My own post-partum humiliation was visited upon me as I stood in a queue in Boots buying nipple cream or something just as ghastly.  Husband stood to one side with 5-day-old Son in the pram as I suffered the indignity of the woman at the till asking me when my due date was.  I just remember blurting out “I had it, it’s over there” and pointing numbly at the pushchair.  I don’t really recall much else of that episode but I quite possibly burst into tears.  Up until that point I’d probably been feeling that I was holding it all together remarkably well, having managed to get up, shower, dress and make it out of the house, but that one misguided comment pierced my fragile sense of self like an arrow, such was the overwhelming feeling of failure at my early attempts at motherhood.

Any fears about how Kate might be coping were safely laid to rest when she stepped out for her first royal engagement the other night.  ‘My flippin’ God’ I breathed as I took in her silver, shimmering column dress, high sparkling heels, relatively normal sized boobs and TOTALLY FLAT STOMACH.  She looked, to be frank, like the perfect MILF (look it up) and behaved like a normal, smiley, contented person, not someone who had given birth just 6 weeks previously.  There’s no way on earth that someone would mistakenly offer up their seat on the tube for that!

Which brings me nicely to my second post-partum moment of humiliation (yes you’ve probably guessed that I was on such good terms with my baby-weight that we couldn’t bear to be parted for quite some time), which took place some months after the birth of Daughter.  Son was safely at nursery so I succumbed to requests from my work colleagues to bring the new baby into the office so they could all have a cuddle.

I duly arrived at Television Centre and found my car parking space that a kind friend had organised.  Bundling up Daughter in her pushchair I wound my way down the familiar corridors, past the beloved but grotty tea-bars, feeling the slight apprehension that comes when you haven’t been somewhere for a long time.  I did a quick tour of the vast, open plan BBC newsroom while the going was good, but when feeding time approached I retreated to my old office of the world affairs unit where if she started yelling I knew there was a sound-proof radio booth into which I could scurry.

Daughter was delightedly passed around the world affairs correspondents and producers who all cooed and fussed in the appropriate manner, and to my relief, she managed not to be sick on any of them.  I wondered what I had been so worried about.  I was just getting ready to leave when another, esteemed correspondent who despite being a household name shall, for the purposes of this post, remain anonymous, swept in, fresh from the set of the One o’clock news.  After a quick ‘how are things’ chat, they gestured towards my stomach and coyly (but loudly) asked “so is that baby number 3 in there then?

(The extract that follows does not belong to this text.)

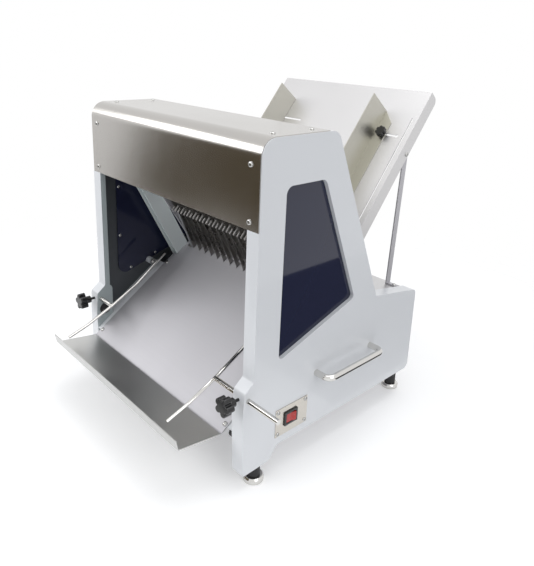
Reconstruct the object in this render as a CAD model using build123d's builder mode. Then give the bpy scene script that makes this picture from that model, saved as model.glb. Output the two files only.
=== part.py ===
from build123d import *
import math
import os

# Countertop bread slicer with crossing reciprocating blades.
# Units are millimetres. X runs across the machine (+X is the side with the switch), Y runs from
# the discharge side to the infeed side, and Z is up from the surface the feet stand on.
# Outlines give (y, z) with y measured from the front face of the hood; FRONT_Y moves that face so
# that the row's origin lies midway between the four feet.

# ---------------------------------------------------------------- driving dimensions
BODY_W = 560.0  # outer faces of the side panels
PANEL_DEPTH = 29.6  # width of a panel's rim across the machine
PANEL_WEB = 8.0
RIM_T = 12.0
COVER_LEDGE_T = 10.0
COVER_LEDGE_X = 230.0
COVER_BEND_R = 12.0
BOLT_IN = 17.0
BOLT_TAIL = 12.0
PAN_SIDE = (250.0, 340.0)  # flange's middle and length along Y
PAN_NOTCH = (46.0, 32.0)
BASE_Z = 62.0  # lower edge of the panels behind the front leg
LEG_Z = 34.0  # lower edge of the front leg
LEG_FRONT_Y = -20.0
LUG_FRONT_Y = -24.0
LUG_TOP_Z = 221.0
LUG_BACK_Y = 18.0
HOOD_BOTTOM_Z = 493.0
HOOD_TOP_Z = 648.0
HOOD_BACK_Y = 160.0
HOOD_R = 32.0
HOOD_T = 1.5
HOOD_LIP = 14.0
HOOD_INSET = 2.0
PANEL_TOP_Y = 182.0
BACK_Y = 491.0
BACK_Z = 261.0
NECK_Y = 339.0
NECK_Z = 288.0
SHEET_T = 1.5
TRAY_T = 2.0
SIDE_GAP = 0.6  # sheet edge to panel rim

WINDOW = [(58, 240), (264, 307), (156, 563), (59, 563)]
WINDOW_R = [9, 9, 15, 15]
PANE_T = 4.0
PANE_LAP = 11.0
PANE_SCREW_D = 3.0
PANE_SCREW_IN = 5.0  # screw rows from the opening's edge

# blades: two frames that cross in an X, sliding along one slope
BLADE_COUNT = 33
BLADE_PITCH = 12.0
BLADE_W = 12.0
BLADE_T = 0.8
SLIDE_ANGLE = 62.0
SLOT_Y = 224.0  # where the slide line meets the discharge plate
BLADE_LEAN = 5.0
CROSS_T = 65.0
TOP_BAR_T = 300.0
LOW_BAR_T = -45.0
BAR = 16.0
SIDE_BAR_W = 12.0
SIDE_BAR_T = 6.0
SIDE_BAR_GAP = 3.0
BLADE_MARGIN = 5.0  # outermost blade to the inner side bar
SHOE_W = 10.0
SHOE_L = 46.0
SHOE_TOP_T = 252.0
SHOE_LOW_T = -48.0
GROOVE_DEPTH = 8.0
GUIDE_W = 11.0
GUIDE_LIP = 7.0
SLIDE_CLEARANCE = 0.3

# crank drive
CRANK_R = 15.0
SHAFT_D = 25.0
ECC_D = 62.0
ROD_T = 14.0
RING_W = 8.0
SMALL_END_R = 11.0
WRIST_D = 10.0
WRIST_HEAD_R = 9.0
WRIST_HEAD_H = 6.0
ROD_L = 65.0
ROD_CLEARANCE = 2.0  # rod tops to the blade ends, however the frames stand
LUG_T = 10.0
ROD_A_X = 70.0
ROD_B_X = 110.0
RUN_CLEARANCE = 0.05
PIVOT_GAP = 0.5
ROD_FOOT = 14.0
BLADE_END = 10.0
BLADE_CROSSBAR = 7.0
BEARING_D = 52.0
BEARING_T = 15.0
BOSS_WALL = 6.0
PULLEY_X = -165.0
PULLEY_W = 18.0
BELT_W = 10.0
BELT_OUT = 3.0  # belt outside its pitch line
BELT_IN = 5.0
MAIN_HUB = (42.0, 10.0)
MOTOR_HUB = (28.0, 6.0)
PULLEY_HOLES = 6
PULLEY_WEB = 20.0  # a web at least this deep gets holes
MAIN_PITCH_R = 54.0
MOTOR_PITCH_R = 27.0
BELT_CLEARANCE = 0.4
MOTOR_Y = 422.0
MOTOR_Z = 150.0
MOTOR_D = 116.0
MOTOR_L = 190.0
MOTOR_FACE_X = -130.0
MOTOR_SHAFT_D = 14.0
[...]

Reader, the silence was deafening.  Never have so many computer screens and documents been examined so forensically by so many people, all of whom longing to snigger, all of whom admirably managing not to. But did I crumble?  Did I burst into tears?  Did I heck.  By this time I was quite resigned to the fact that yes, to some I probably did still look a bit pregnant, but with a baby and a toddler to look after, quite frankly it was the least of my worries.  I finished tucking Daughter in and turned to face my accuser. “What, this?” I asked, staring them coolly straight in the eyes “no, I’m just a bit fat”.  And with that I swept out, wearing my dignity like a (maternity sized) cloak.  Reader, even though I say it myself, I was magnificent.